Let us be frank at the commencement: Tron is a dated film. Back in the year 1982, I am sure the movie was a technological marvel, but in 2013, the movie shows its age. The visual effects in the movie could be created by any teenager with a bootleg copy of Flash or Maya, and the technical jargon of the script can be understood by most of today’s internet-savvy generation. The costumes are rather silly (and feature WAY too much moose-knuckle), and the data discs on each program has are obviously Frisbees with neon paint. The soundtrack starts off as an intense symphonic masterpiece, but quickly devolves into out-of-place prog rock and synth noise, which seems dissonant and jarring. Overall, Tron has not aged well and it shows.
But in spite of all the wrinkles and liver spots that cover this old movie, there is still some great magic at work in Tron. As the games of today feature increasingly realistic character creation modes and greater immersion, there is still a disconnect between player and game world. None of us can completely integrate ourselves into the games that we love, and that is precisely what Tron is about: a plain dude who is a bit of a slacker has been digitized into the world of the Grid, and in order to earn his freedom and fame, he must compete in classic arcade games. This is the stuff of gamer dreams.

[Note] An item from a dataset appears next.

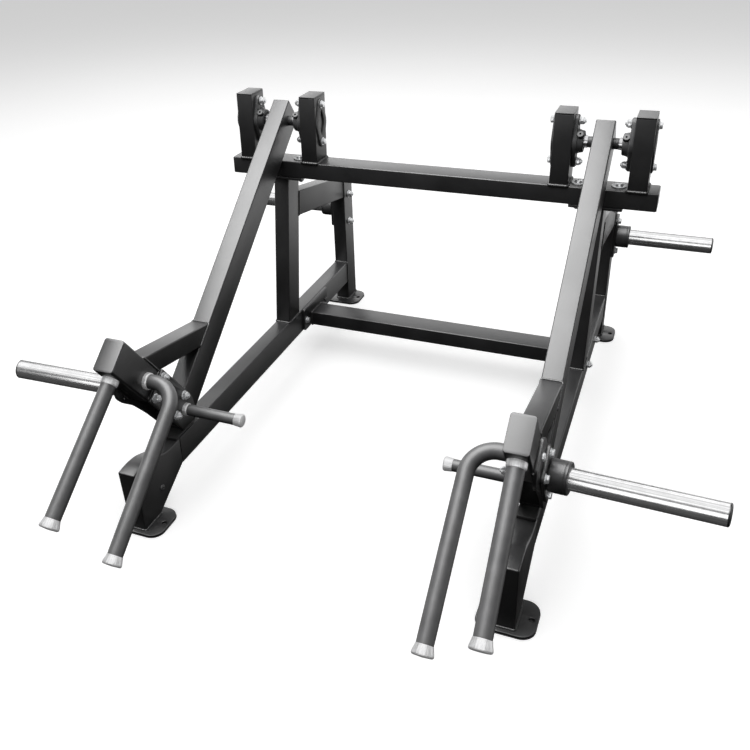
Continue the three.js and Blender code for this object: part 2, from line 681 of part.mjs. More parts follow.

The protagonist of Tron, Kevin Flynn, is a perfect hero for the nerd generation. Here is a guy who would always prefer tinkering at a computer and playing video games than getting involved in corporate politics. The irony of the situation is that his attitude has relegated him to being a mere arcade owner, forced to watch his creations only earn him quarters against the millions that his usurper has won through treachery. Such a story transcends time as we live in a world with renewed interest in the indie developer underdog, fighting against the corporate robots who pump out sequel after sequel each year. In a way, Tron was quite ahead of its time, offering a guiding hand into the world of video games to a world that was only just beginning to accept gaming culture.
By the end of the film, I was rooting for Flynn all the way. I felt sorry for this downtrodden computer programmer who received no recognition for the games he made. The more I grow to understand just how difficult it can be to produce a successful video game, the more I empathize with Flynn’s sentiment once he is dropped into the Grid: “On the other side of the screen, it all looks so easy.”
There are some movies that stand the test of time. Tron stands up about as well as any other 80’s movie. Essentially, if you didn’t see Tron in your youth, then you’ve missed any opportunity to really like it. Watching Tron just really made me want to re-watch Tron:Legacy instead. The action scenes are better executed, the special effects are far superior, and the story is more engaging to the generation that grew up with computers. Granted, this should be expected from a sequel released nearly 30 years after the original.